Comparing Trump to strongmen Vladimir Putin and Turkey's Recep Tayyip Erdogan, Macron made it clear that he was determined to face down the bully, pushing back hard on Trump, just as he would a few days later with Putin. He scolded the Russian president for his state-controlled media's "lying propaganda" and warned that France would use military force if Putin's ally Bashar al-Assad unleashed chemical weapons on civilians again.

Revenge

As Ashley Parker, Phil Rucker and Michael Birnbaum reported in the Washington Post on Thursday: "Hearing smack-talk from the Frenchman 31 years his junior irritated and bewildered Trump, aides said. A few days later, Trump got his revenge. He proclaimed from the Rose Garden, 'I was elected to represent the citizens of Pittsburgh, not Paris.'"

Whether Macron is being coached by his wife, whom he met when she was his drama teacher in high school, is not clear. But he understands the signs and symbols of power.
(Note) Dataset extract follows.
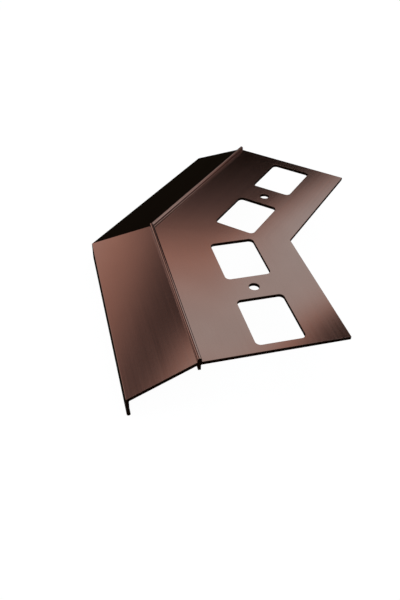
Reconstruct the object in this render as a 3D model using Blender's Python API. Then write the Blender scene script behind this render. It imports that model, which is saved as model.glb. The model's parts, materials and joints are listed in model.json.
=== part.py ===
"""Outside 135 degree corner piece of a balcony edge profile with a drip lip.

Two mitred lengths of one extruded aluminium section meet in the plane Y = 0. Each has a
perforated flange that is bedded under the tiles, a round-nosed rib with a short leg below
it, an apron that slopes outward, and a vertical drip lip. Three welds on the hidden side
of the mitre hold the two lengths together: one fills a groove in the flange's underside,
flush with it, and two lie as beads under the apron and behind the lip.

Frame: metres, +Z up. The origin is on the mitre plane, at the foot of the rib's outer
side, level with the flange's underside. +X runs along the mitre towards the flange's
inner corner. The near arm runs towards -Y and the far arm towards +Y.
"""

import math

import bmesh
import bpy
from mathutils import Matrix, Vector

# ---------------------------------------------------------------- driving dimensions
CORNER_ANGLE = math.radians(135.0)  # between the two arms, on the flange's side
NEAR_ARM = 0.1040  # from the rib's corner to the square-cut end, along the rib
FAR_ARM = 0.1060
MITRE_GAP = 0.0003  # between the two cut faces

SHEET = 0.0018  # wall of the flange and the apron
FLANGE_WIDTH = 0.0700  # from the rib's outer side to the flange's free edge
RIB_WIDTH = 0.0020
RIB_RISE = 0.0022  # above the flange's top
LEG_WIDTH = 0.0013
LEG_DROP = 0.0030  # below the flange's underside

APRON_LENGTH = 0.0350  # down the slope, on the outer face
APRON_SLOPE = math.radians(26.5)  # below the horizontal
APRON_EDGE_RADIUS = 0.0006  # where the apron turns down into the lip
LIP_HEIGHT = 0.0107
LIP_WALL = 0.0014
DRIP_WALL = 0.0018  # the lip thickens inward to this at its foot
DRIP_HEIGHT = 0.0040  # length of the thickened foot

# Square holes and screw holes lie along the flange. Distances along an arm start at the
# rib's corner, and distances across it start at the rib's outer side.
HOLE_LENGTH = 0.0305
HOLE_WIDTH = 0.0233
HOLE_RADIUS = 0.0025
HOLE_INSET = 0.0275  # to the side of the hole that is nearest the rib
FIRST_HOLE = 0.0232  # to the first hole's end
HOLE_PITCH = 0.0463
SCREW_HOLE_DIAMETER = 0.0053

GROOVE_DEPTH = 0.0010  # of the weld groove in the flange's underside, with 45 degree sides
BEAD_WIDTH = 0.0036
BEAD_DEPTH = 0.0011  # of the weld metal below its shoulders
WELD_CLEARANCE = 0.0003  # between weld metal and sheet
WELD_END_SPACE = 0.0010  # from a weld's end to the next wall

ARC_STEP = math.radians(15.0)
CIRCLE_SIDES = 32

# ---------------------------------------------------------------- derived dimensions
MITRE_LEAN = math.pi / 2 - CORNER_ANGLE / 2  # between an arm and the Y axis
FLANGE_TOP = SHEET
APRON_RUN = APRON_LENGTH * math.cos(APRON_SLOPE)
APRON_FOOT = FLANGE_TOP - APRON_LENGTH * math.sin(APRON_SLOPE)
APRON_UNDERSIDE = FLANGE_TOP - SHEET / math.cos(APRON_SLOPE)  # height at the rib
LIP_FOOT = APRON_FOOT - LIP_HEIGHT
LEG_START = (RIB_WIDTH - LEG_WIDTH) / 2
LEG_END = LEG_START + LEG_WIDTH
LIP_INSIDE = -APRON_RUN + LIP_WALL
MITRE_STRETCH = 1 / math.cos(MITRE_LEAN)  # of distances across an arm, on the mitre plane

COATING = (0.120, 0.042, 0.026, 1.0)
WELD_COATING = (0.085, 0.032, 0.021, 1.0)


# ---------------------------------------------------------------- small tools
def clear_scene():
    for obj in list(bpy.data.objects):
        bpy.data.objects.remove(obj)


def principled(name, colour, metallic, roughness):
    material = bpy.data.materials.new(name)
    material.use_nodes = True
    shader = material.node_tree.nodes["Principled BSDF"]
    shader.inputs["Base Color"].default_value = colour
    shader.inputs["Metallic"].default_value = metallic
    shader.inputs["Roughness"].default_value = roughness
    return material


def arc(centre, radius, start, end):
    """Points from angle start to angle end, about centre, with both ends."""
    steps = max(2, math.ceil(abs(end - start) / ARC_STEP))
    points = []
    for i in range(steps + 1):
        angle = start + (end - start) * i / steps
        points.append(Vector((
            centre[0] + radius * math.cos(angle),
            centre[1] + radius * math.sin(angle),
        )))
    return points


def loft(bm, rings):
    """Skins a list of vertex rings and caps both ends. Adds the faces to bm."""
    made = [[bm.verts.new(point) for point in ring] for ring in rings]
    for first, second in zip(made, made[1:]):
        for i in range(len(first)):
            j = (i + 1) % len(first)
            bm.faces.new((first[i], first[j], second[j], second[i]))
    bm.faces.new(made[0])
    bm.faces.new(made[-1])
    bmesh.ops.recalc_face_normals(bm, faces=bm.faces)


def solid(name, rings, material):
    """A closed object lofted through rings of points."""
    bm = bmesh.new()
    loft(bm, rings)
    mesh = bpy.data.meshes.new(name)
    bm.to_mesh(mesh)
    bm.free()
    mesh.shade_smooth()
    mesh.set_sharp_from_angle(angle=math.radians(35.0))
    obj = bpy.data.objects.new(name, mesh)
    bpy.context.scene.collection.objects.link(obj)
    if material:
        mesh.materials.append(material)
    return obj


# ---------------------------------------------------------------- the extruded section
def apron_underside(across):
    """Height of the apron's underside at a distance across (negative outward)."""
    return APRON_UNDERSIDE + across * math.tan(APRON_SLOPE)


def section():
    """Outline of the extrusion as (across, height), from the flange's free edge."""
    nose = RIB_WIDTH / 2
    nose_centre = (nose, FLANGE_TOP + RIB_RISE - nose)
    edge = APRON_EDGE_RADIUS
    turn = math.pi / 2 - APRON_SLOPE
    edge_setback = edge * math.tan(turn / 2)
    edge_centre = (-APRON_RUN + edge, APRON_FOOT - edge_setback)
    foot = DRIP_WALL / 2
    foot_centre = (-APRON_RUN + foot, LIP_FOOT + foot)
    outline = [(FLANGE_WIDTH, 0.0), (FLANGE_WIDTH, FLANGE_TOP), (RIB_WIDTH, FLANGE_TOP)]
    outline += arc(nose_centre, nose, 0.0, math.pi)
    outline += [(0.0, FLANGE_TOP)]
    outline += arc(edge_centre, edge, math.pi - turn, math.pi)
    outline += arc(foot_centre, foot, math.pi, 2 * math.pi)
    outline += [
        (LIP_INSIDE, LIP_FOOT + DRIP_HEIGHT),
        (LIP_INSIDE, apron_underside(LIP_INSIDE)),
        (LEG_START, apron_underside(LEG_START)),
        (LEG_START, -LEG_DROP),
        (LEG_END, -LEG_DROP),
        (LEG_END, 0.0),
    ]
    return [Vector(point) for point in outline]


# ---------------------------------------------------------------- holes
def hole_centres():
    """(across, along) of the two square holes and of the screw hole between them."""
    across = HOLE_INSET + HOLE_WIDTH / 2
    first = FIRST_HOLE + HOLE_LENGTH / 2
    squares = [Vector((across, first)), Vector((across, first + HOLE_PITCH))]
    return squares, Vector((across, first + HOLE_PITCH / 2))


def square_hole(centre):
    """Rounded rectangle around centre."""
    half = Vector((HOLE_WIDTH / 2 - HOLE_RADIUS, HOLE_LENGTH / 2 - HOLE_RADIUS))
    outline = []
    for quarter, (x, y) in enumerate(((1, 1), (-1, 1), (-1, -1), (1, -1))):
        start = quarter * math.pi / 2
        corner = centre + Vector((x * half.x, y * half.y))
        outline += arc(corner, HOLE_RADIUS, start, start + math.pi / 2)
    return outline


def screw_hole(centre):
    outline = []
    for i in range(CIRCLE_SIDES):
        angle = 2 * math.pi * i / CIRCLE_SIDES
        spoke = Vector((math.cos(angle), math.sin(angle)))
        outline.append(centre + spoke * SCREW_HOLE_DIAMETER / 2)
    return outline


def cut(body, name, rings):
    """Cuts the solid lofted through rings, given in the body's own axes, out of a body."""
    cutter = solid(name, rings, None)
    cutter.parent = body
    cutter.hide_render = True
    cutter.display_type = "WIRE"
    boolean = body.modifiers.new(name, "BOOLEAN")
    boolean.operation = "DIFFERENCE"
    boolean.object = cutter
    boolean.solver = "EXACT"


def through_flange(outline, side):
    """Rings of a prism through the flange, from an outline given as (across, along)."""
    rings = []
    for height in (-SHEET, 3 * SHEET):
        rings.append([Vector((point.x, side * point.y, height)) for point in outline])
    return rings


def groove(start, end, half_width, height):
    """Rings of a 45 degree wedge along the mitre, point up, with its base at height."""
    rings = []
    for x in (start, end):
        rings.append([
            Vector((x, -half_width, height)),
            Vector((x, half_width, height)),
            Vector((x, 0.0, height + half_width)),
        ])
    return rings


# ---------------------------------------------------------------- the arms
def mitre_cut(across):
    """Distance along the arm at which the mitre face crosses a line of the section."""
    return across * math.tan(MITRE_LEAN) + MITRE_GAP / 2 / math.cos(MITRE_LEAN)


def arm(name, side, length, material):
    """One mitred length. side is -1 for the near arm and +1 for the far arm.

    The mesh has X across the arm and Y along it; the object's rotation leans it.
    """
    outline = section()
    mitred = [Vector((p.x, side * mitre_cut(p.x), p.y)) for p in outline]
    squared = [Vector((p.x, side * length, p.y)) for p in outline]
    body = solid(name, [mitred, squared], material)
    body.rotation_euler.z = -side * MITRE_LEAN
    squares, screw = hole_centres()
    for number, centre in enumerate(squares, start=1):
        cut(body, f"{name}_square_hole_{number}", through_flange(square_hole(centre), side))
    cut(body, f"{name}_screw_hole", through_flange(screw_hole(screw), side))
    start = (LEG_END + WELD_END_SPACE) * MITRE_STRETCH
    end = (FLANGE_WIDTH + SHEET) * MITRE_STRETCH
    to_arm = Matrix.Rotation(side * MITRE_LEAN, 3, "Z")
    wedge = groove(start, end, GROOVE_DEPTH + SHEET, -SHEET)
    cut(body, f"{name}_weld_groove", [[to_arm @ point for point in ring] for ring in wedge])


# ---------------------------------------------------------------- the welds
def bead(name, start, end, slope, material):
    """Weld bead along the mitre from start to end, both (across, height) on the sheet.

    slope is the wall's angle below the horizontal. The two walls meet at a shallow angle
    under the bead, and its roof follows them.
    """
    first = Vector((start[0] * MITRE_STRETCH, 0.0, start[1]))
    last = Vector((end[0] * MITRE_STRETCH, 0.0, end[1]))
    along = (last - first).normalized()
    sideways = Vector((0.0, 1.0, 0.0))
    to_sheet = sideways.cross(along)
    lean = math.sin(slope) * math.sin(MITRE_LEAN)
    roof_fall = BEAD_WIDTH / 2 * lean / math.sqrt(1 - lean * lean)
    half = BEAD_WIDTH / 2
    belly = [(half, -roof_fall)]
    steps = 8
    for i in range(1, steps):
        angle = math.pi * i / steps
        belly.append((half * math.cos(angle), -roof_fall - BEAD_DEPTH * math.sin(angle)))
    belly.append((-half, -roof_fall))
    profile = belly + [(0.0, 0.0)]
    rings = []
    for point in (first, last):
        base = point - to_sheet * WELD_CLEARANCE
        rings.append([base + sideways * y + to_sheet * h for y, h in profile])
    return solid(name, rings, material)


def welds(material):
    """The flush weld in the flange's groove, and the beads under the apron and the lip."""
    groove_start = (LEG_END + 2 * WELD_END_SPACE) * MITRE_STRETCH
    groove_end = (FLANGE_WIDTH - WELD_END_SPACE) * MITRE_STRETCH
    half_width = GROOVE_DEPTH - WELD_CLEARANCE * math.sqrt(2)
    solid("flange_weld", groove(groove_start, groove_end, half_width, 0.0), material)
    apron_top = LEG_START - WELD_END_SPACE
    apron_end = LIP_INSIDE + BEAD_WIDTH
    bead(
        "apron_weld",
        (apron_top, apron_underside(apron_top)),
        (apron_end, apron_underside(apron_end)),
        APRON_SLOPE,
        material,
    )
    lip_top = apron_underside(LIP_INSIDE) - BEAD_WIDTH / 2
    bead(
        "lip_weld",
        (LIP_INSIDE, lip_top),
        (LIP_INSIDE, LIP_FOOT + DRIP_HEIGHT),
        math.pi / 2,
        material,
    )


def main():
    clear_scene()
    coating = principled("coated_aluminium", COATING, 0.6, 0.35)
    weld_coating = principled("coated_weld", WELD_COATING, 0.5, 0.5)
    arm("near_arm", -1, NEAR_ARM, coating)
    arm("far_arm", 1, FAR_ARM, coating)
    welds(weld_coating)


main()
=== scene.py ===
"""Looks of an outside 135 degree corner piece of a balcony edge profile with a drip lip.

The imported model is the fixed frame. Its two mitred arms and three welds are stood for by
finer meshes with the same section, holes and places: rounded extrusion corners, broken
edges at the saw cuts and punched holes, and rippled weld metal. The finish is a metallic
red-brown coating.

Metres, +Z up. The origin is on the mitre plane Y = 0, at the foot of the rib's outer side,
level with the flange's underside. +X runs along the mitre over the flange, the near arm
runs towards -Y and the far arm towards +Y.
"""

import json
import math

import bmesh
import bpy
from mathutils import Matrix, Vector


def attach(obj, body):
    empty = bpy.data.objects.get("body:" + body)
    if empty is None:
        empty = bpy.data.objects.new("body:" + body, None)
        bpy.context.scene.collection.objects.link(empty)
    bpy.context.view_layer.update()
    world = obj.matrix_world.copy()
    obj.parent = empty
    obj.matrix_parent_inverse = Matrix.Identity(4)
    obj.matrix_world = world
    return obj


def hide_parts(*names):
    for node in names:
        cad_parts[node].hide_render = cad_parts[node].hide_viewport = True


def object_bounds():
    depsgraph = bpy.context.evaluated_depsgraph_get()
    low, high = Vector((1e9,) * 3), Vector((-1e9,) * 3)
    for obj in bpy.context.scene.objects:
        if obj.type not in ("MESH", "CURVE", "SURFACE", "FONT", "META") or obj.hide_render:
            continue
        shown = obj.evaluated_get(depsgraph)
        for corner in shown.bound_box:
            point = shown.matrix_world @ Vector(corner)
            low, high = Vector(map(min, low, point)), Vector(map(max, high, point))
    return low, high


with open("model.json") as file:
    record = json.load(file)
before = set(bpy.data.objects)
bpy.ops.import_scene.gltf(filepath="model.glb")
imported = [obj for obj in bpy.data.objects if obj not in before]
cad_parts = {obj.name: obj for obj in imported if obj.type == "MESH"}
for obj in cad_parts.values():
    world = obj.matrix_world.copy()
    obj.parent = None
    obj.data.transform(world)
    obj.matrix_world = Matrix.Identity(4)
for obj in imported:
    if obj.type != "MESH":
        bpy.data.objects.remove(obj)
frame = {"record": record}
cad_low, cad_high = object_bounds()

MOUNTS = {mount["name"]: mount for mount in frame["record"]["mounts"]}

# ---------------------------------------------------------------- sizes from the frame
SHEET = MOUNTS["near_tile_face"]["pos_m"][2]  # wall of the flange and the apron
RIB_TOP = cad_high.z
LIP_FOOT = cad_low.z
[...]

Trump is the president with a background in entertainment, but the 39-year-old French president is the one who has mastered theatrics, from the splendour of Ode to Joy playing at the Louvre on election night as he made his slow victory walk, to his steely six seconds of arm wrestling with Trump, to his dramatic swerve to embrace Angela Merkel, leaving Trump nonplussed and waiting to shake his hand, to his dressing down of Trump's pal Putin at Versailles, to his televised exhortation aux barricades on Thursday in English: "Make our planet great again."
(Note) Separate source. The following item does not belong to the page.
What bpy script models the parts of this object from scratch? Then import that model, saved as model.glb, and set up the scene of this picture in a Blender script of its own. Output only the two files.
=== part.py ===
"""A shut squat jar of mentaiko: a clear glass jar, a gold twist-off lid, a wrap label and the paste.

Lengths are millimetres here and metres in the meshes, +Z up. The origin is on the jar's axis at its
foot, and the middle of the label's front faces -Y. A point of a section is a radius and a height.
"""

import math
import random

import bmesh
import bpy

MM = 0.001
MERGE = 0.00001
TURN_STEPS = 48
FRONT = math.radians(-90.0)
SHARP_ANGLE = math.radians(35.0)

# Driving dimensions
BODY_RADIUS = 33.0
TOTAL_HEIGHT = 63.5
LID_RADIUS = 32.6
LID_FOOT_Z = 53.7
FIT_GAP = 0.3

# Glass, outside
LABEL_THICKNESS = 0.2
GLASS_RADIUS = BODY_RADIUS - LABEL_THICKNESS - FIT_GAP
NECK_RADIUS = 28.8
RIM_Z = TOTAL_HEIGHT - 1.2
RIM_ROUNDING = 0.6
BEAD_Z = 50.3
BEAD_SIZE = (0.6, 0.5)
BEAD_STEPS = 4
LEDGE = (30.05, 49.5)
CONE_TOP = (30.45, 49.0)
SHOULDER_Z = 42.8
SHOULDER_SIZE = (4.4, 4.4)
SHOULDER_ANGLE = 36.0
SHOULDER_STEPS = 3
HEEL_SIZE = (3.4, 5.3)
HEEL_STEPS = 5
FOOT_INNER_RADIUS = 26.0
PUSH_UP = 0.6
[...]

As the New York Times's Adam Nossiter wrote, Macron has a "deeply held belief that France in some sense has been missing its king since the execution of Louis XVI on January 21st, 1793". And he has consciously cultivated a regal air as he champions "radical centrism," globalisation and protecting the environment. The Washington Post dubs him "the prince regent of Paris and Pittsburgh alike".

Trump, on the other hand, has rattled the world with his crude manner, cruel policies, chaotic management style, authoritarian love-ins and antediluvian attitudes, cementing his image as the highchair king.

For once, the French have a right to be condescending toward the United States.